▶ Written instruction:
Search the data for the string "scene" and gather each line it is in.
============================================================
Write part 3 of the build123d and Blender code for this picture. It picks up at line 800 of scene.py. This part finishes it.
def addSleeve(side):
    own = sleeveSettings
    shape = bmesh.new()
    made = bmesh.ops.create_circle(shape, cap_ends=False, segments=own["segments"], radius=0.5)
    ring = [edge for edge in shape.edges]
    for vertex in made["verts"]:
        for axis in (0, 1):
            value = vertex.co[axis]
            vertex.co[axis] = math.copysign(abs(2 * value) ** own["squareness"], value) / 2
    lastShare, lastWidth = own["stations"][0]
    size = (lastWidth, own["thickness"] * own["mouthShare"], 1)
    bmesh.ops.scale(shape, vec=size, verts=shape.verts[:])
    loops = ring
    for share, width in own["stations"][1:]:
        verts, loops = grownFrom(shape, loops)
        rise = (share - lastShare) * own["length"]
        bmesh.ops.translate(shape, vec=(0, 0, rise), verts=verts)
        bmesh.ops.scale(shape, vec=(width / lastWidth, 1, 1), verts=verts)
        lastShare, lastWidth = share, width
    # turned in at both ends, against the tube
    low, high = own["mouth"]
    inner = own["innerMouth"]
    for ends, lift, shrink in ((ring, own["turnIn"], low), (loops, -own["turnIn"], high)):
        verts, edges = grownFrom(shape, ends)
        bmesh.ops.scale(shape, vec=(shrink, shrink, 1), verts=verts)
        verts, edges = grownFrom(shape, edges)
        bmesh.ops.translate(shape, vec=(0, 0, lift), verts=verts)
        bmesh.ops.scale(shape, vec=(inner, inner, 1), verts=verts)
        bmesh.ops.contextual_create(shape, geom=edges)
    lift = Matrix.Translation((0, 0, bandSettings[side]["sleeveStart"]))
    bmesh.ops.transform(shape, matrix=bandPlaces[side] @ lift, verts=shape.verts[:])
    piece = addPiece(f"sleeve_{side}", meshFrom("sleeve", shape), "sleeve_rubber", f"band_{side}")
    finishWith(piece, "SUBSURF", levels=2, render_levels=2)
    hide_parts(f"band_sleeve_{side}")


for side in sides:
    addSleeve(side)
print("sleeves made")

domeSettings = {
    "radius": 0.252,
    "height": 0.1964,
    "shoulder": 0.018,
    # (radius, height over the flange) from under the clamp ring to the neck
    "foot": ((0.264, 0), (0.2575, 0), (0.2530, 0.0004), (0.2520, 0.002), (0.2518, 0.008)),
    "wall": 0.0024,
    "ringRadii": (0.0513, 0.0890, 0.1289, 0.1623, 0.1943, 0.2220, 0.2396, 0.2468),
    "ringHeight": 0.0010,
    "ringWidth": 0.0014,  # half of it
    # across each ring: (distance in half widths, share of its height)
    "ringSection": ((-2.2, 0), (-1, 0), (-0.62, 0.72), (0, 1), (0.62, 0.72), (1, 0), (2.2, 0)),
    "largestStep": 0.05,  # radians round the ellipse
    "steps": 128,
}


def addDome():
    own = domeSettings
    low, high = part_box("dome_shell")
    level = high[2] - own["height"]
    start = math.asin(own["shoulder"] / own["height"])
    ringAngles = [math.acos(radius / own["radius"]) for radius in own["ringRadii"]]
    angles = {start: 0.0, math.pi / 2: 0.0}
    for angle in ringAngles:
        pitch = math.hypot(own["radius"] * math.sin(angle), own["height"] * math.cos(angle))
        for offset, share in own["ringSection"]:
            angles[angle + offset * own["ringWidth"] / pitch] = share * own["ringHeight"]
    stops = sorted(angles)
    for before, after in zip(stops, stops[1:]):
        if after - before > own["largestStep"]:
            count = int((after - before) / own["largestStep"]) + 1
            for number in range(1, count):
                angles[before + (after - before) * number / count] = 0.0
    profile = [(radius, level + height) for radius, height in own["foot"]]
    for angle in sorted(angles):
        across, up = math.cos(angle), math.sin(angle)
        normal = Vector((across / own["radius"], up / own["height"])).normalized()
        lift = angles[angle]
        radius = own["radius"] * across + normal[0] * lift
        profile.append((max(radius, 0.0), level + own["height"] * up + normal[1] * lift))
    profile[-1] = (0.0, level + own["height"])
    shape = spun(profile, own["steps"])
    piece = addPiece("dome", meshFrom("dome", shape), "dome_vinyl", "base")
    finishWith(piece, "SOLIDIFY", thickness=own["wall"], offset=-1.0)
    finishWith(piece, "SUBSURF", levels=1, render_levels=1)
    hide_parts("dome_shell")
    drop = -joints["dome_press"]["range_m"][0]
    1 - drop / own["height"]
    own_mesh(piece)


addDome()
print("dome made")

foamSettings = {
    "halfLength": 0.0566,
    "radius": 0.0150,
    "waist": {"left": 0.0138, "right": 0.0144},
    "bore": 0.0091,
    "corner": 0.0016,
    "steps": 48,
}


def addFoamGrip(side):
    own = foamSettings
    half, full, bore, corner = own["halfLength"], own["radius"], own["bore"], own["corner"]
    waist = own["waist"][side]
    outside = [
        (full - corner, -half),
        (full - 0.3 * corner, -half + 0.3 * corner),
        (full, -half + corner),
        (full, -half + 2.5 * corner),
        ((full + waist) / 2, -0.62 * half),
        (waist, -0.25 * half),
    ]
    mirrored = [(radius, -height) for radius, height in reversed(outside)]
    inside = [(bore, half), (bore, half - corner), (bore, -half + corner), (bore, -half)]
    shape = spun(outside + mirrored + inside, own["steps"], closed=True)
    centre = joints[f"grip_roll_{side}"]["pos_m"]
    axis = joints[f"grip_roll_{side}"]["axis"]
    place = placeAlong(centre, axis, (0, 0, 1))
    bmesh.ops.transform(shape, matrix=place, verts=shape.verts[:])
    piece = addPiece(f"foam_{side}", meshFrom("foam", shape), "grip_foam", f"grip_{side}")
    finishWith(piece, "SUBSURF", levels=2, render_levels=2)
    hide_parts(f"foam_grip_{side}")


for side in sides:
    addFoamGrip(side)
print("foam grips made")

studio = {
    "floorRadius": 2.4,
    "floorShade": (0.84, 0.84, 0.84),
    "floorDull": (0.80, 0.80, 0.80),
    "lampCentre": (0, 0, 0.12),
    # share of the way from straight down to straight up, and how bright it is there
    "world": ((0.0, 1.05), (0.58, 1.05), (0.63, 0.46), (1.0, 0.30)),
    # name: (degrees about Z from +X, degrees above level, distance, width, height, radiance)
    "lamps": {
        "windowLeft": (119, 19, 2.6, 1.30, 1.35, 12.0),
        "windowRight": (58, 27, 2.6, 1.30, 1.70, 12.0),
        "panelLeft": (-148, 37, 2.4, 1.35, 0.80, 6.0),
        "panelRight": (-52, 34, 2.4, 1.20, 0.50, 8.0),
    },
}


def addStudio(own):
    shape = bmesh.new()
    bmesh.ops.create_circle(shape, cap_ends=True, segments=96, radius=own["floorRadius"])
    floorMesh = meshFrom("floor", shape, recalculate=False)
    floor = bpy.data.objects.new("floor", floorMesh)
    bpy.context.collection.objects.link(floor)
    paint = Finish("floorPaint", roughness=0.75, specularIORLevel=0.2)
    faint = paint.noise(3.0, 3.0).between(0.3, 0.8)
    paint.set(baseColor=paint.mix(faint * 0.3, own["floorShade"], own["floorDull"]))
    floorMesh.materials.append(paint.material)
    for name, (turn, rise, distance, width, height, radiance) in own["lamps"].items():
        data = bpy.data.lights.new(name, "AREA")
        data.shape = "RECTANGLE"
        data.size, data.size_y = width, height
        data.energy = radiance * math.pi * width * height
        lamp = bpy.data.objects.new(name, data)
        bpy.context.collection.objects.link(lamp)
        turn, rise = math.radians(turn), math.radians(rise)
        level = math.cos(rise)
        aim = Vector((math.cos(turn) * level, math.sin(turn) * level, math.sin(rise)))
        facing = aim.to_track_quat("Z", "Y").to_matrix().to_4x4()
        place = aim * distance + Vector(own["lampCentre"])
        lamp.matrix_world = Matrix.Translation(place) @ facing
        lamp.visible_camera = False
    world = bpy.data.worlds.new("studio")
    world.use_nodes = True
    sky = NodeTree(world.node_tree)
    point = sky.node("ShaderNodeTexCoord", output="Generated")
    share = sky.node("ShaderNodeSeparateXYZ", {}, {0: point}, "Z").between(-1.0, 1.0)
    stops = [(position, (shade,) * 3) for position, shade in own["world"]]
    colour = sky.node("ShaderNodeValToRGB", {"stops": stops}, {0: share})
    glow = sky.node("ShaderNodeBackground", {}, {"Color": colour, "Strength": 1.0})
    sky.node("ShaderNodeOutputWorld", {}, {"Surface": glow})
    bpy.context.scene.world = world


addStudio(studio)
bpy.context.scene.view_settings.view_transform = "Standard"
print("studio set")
============================================================
▶ Final answer:
Write part 3 of the build123d and Blender code for this picture. It picks up at line 800 of scene.py. This part finishes it.
    bpy.context.scene.world = world
bpy.context.scene.view_settings.view_transform = "Standard"